◆ DATA EXCERPT:
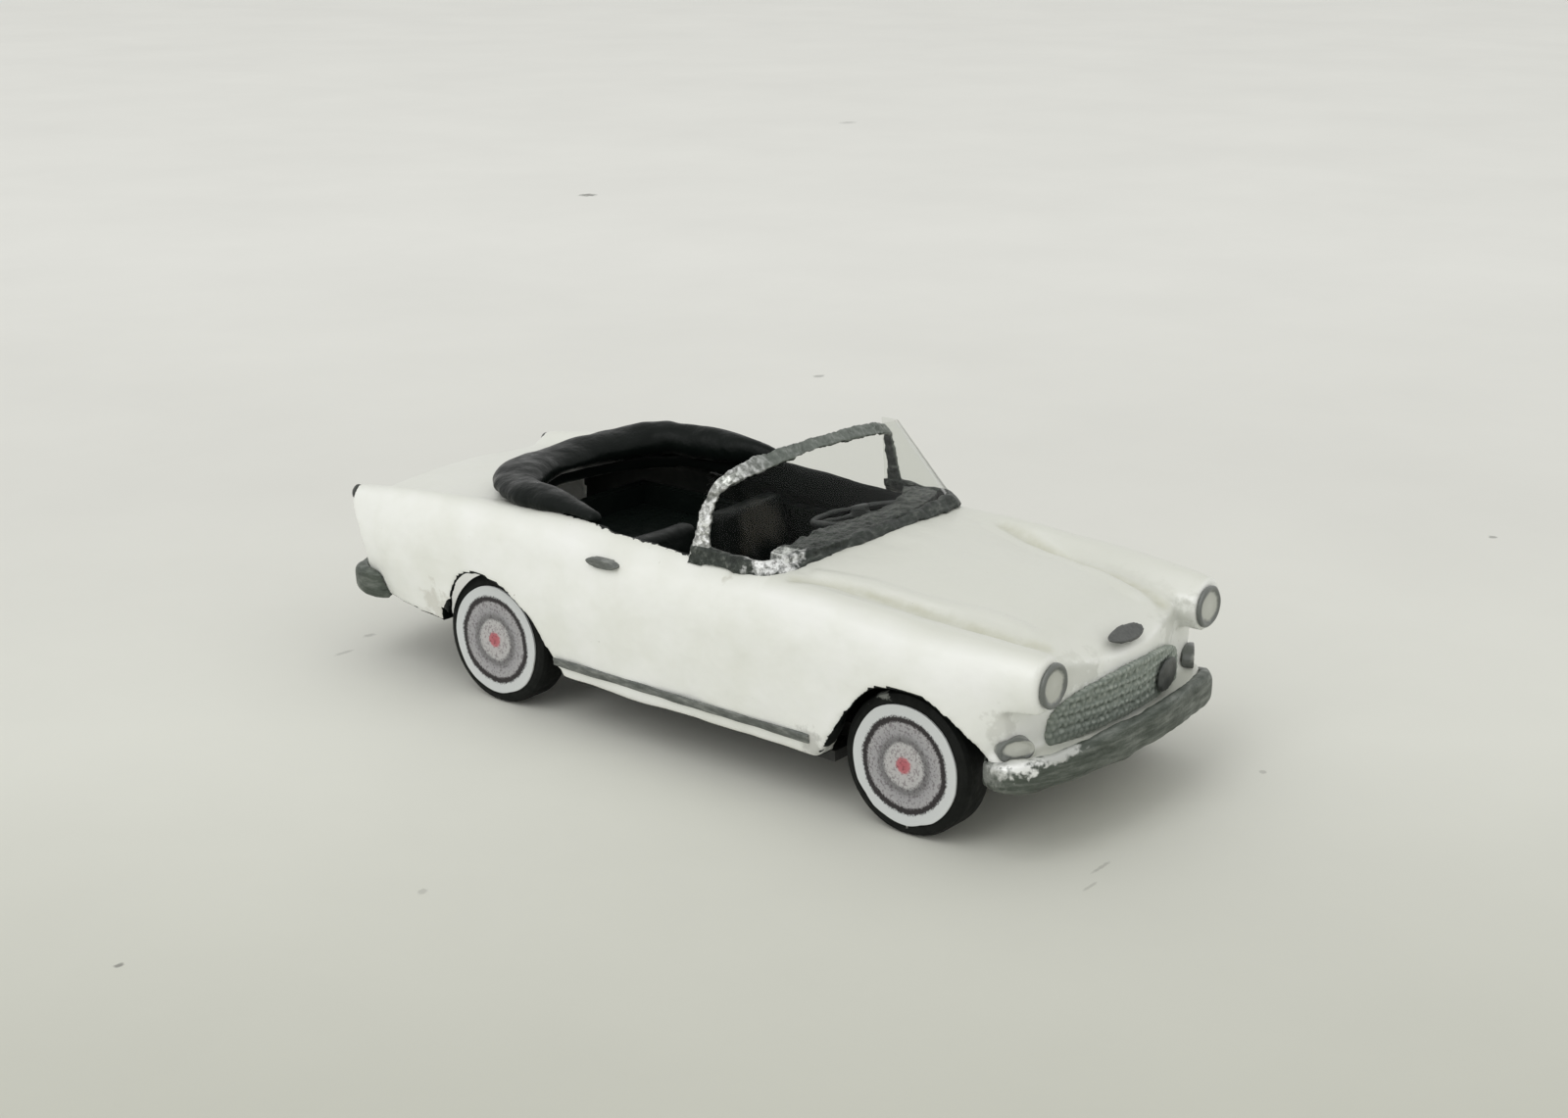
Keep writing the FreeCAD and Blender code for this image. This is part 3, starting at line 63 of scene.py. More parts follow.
def camera():
    """The camera at the photograph's viewing angle."""
    back = Vector((
        math.sin(CAMERA_AZIMUTH) * math.cos(CAMERA_ELEVATION),
        -math.cos(CAMERA_AZIMUTH) * math.cos(CAMERA_ELEVATION),
        math.sin(CAMERA_ELEVATION),
    ))
    level = (-back).cross(Vector((0, 0, 1))).normalized()
    upright = level.cross(-back)
    right = level * math.cos(CAMERA_ROLL) + upright * math.sin(CAMERA_ROLL)
    up = upright * math.cos(CAMERA_ROLL) - level * math.sin(CAMERA_ROLL)
    data = bpy.data.cameras.new("camera")
    data.lens = CAMERA_LENS
    data.clip_start = CAMERA_NEAR
    holder = bpy.data.objects.new("camera", data)
    turn = Matrix((right, up, back)).transposed().to_4x4()
    holder.matrix_world = Matrix.Translation(CAMERA_PLACE) @ turn
    bpy.context.scene.collection.objects.link(holder)
    bpy.context.scene.camera = holder


# The span that nearly all of a noise node's values lie in.
NOISE_SPAN = (0.3, 0.7)
# The share of a blot's radii up to which it has its full strength.
BLOT_CORE = 0.55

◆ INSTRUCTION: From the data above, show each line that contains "scene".

◆ THE RESPONSE:
Keep writing the FreeCAD and Blender code for this image. This is part 3, starting at line 63 of scene.py. More parts follow.
    bpy.context.scene.collection.objects.link(holder)
    bpy.context.scene.camera = holder